I havw a crew wanting to catch tuna but I here everyone talking about the water around marlin rig.Do yall think the tuna are still.there usually yhe dirty water is just on the surface it should be blue down under dirty water on surface or should we go south of spur and open water troll or save gas and go to elbow and nipple and chase wahoo


----------



## lobsterman (Sep 30, 2007)

We were just North of the Nipple yesterday and the water is nasty, however we did manage a little yft and went 0 for 4 on wahoo and had a little billfish up on the short. All that in just a few hours trolling to dodge two rain squalls We split the middle and kept on going.


----------



## Yellow fever 23 (May 25, 2013)

Just got back, found yft at the pathfinder, Nothing closer.


----------



## Bill Me (Oct 5, 2007)

Where is pathfinder?


----------



## Yellow fever 23 (May 25, 2013)

It's the drill ship that's been parked about five miles sw of horn mountain.


----------



## JMB (Jan 2, 2009)

Go Golfing! Or whatever you do when fishing is not go. Lol. 

We were wanting to go bad too. Just got back from an overnighter combo sword and bottom trip with maybe some trolling in the am if it looked promising. 

Left Saturday mid-day headed to the Steps to swordfish, hoping the "bad" water was overblown and/or catch the edge of the green water from the brown water. 

Stopped at some bottom stops on the way and got a few fish. 

Got to the Steps about an hour before dark. Ran around looking for decent water. Never found it. No bait. No rips. No life except for a few birds hanging on a few styrofoam blocks. 

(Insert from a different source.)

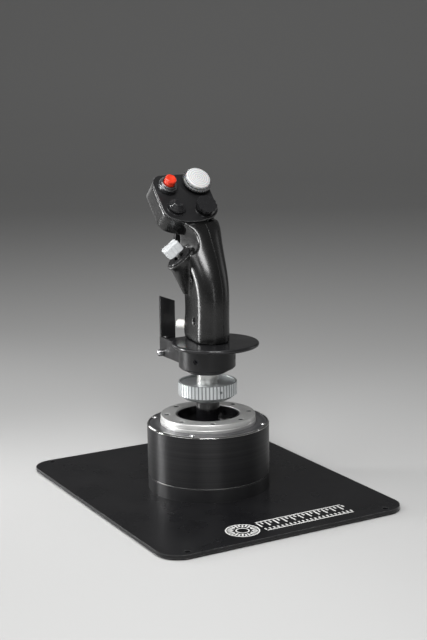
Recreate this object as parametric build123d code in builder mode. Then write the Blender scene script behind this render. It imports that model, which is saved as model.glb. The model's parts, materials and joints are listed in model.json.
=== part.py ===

Headed more east. Got dark so figured where we were was as good, or bad, as anywhere. Fished 1900', 1200', 900', and 750-600' with jumbo squid and live hard tails. Not a single hit. 

Water was better inside of 30 miles. Beyond that it got worse. 

We will wait till water cleans up before we venture back that way. 

If you really want to go...try it...but, be prepared for a long run to get any real shots at any Pelagic's.


----------



## tkramerv (Sep 5, 2011)

A buddy of mine fished marlin fri pm/sat. They caught 12 yft up to 50 lbs. Water not very good there but fishable. We went to ensco 8506 fri pm and water was nice there. Good daybreak bite on live bait. All the good size bft you can stand to reel


----------



## Bill Me (Oct 5, 2007)

Yellow fever 23 said:


> It's the drill ship that's been parked about five miles sw of horn mountain.


Thanks!


----------



## RollTider (Jun 30, 2011)

Fished just South of Spur on Saturday. Water was clean green and saw decent bit of bait. Saw a some YFT that weren't interested in what we were pulling, but caught some nice mahi.


----------



## Head Kned (Mar 21, 2011)

Blue water seems to be moving north. We are going to head out this Thursday to fish around the spur and see what we can find.


----------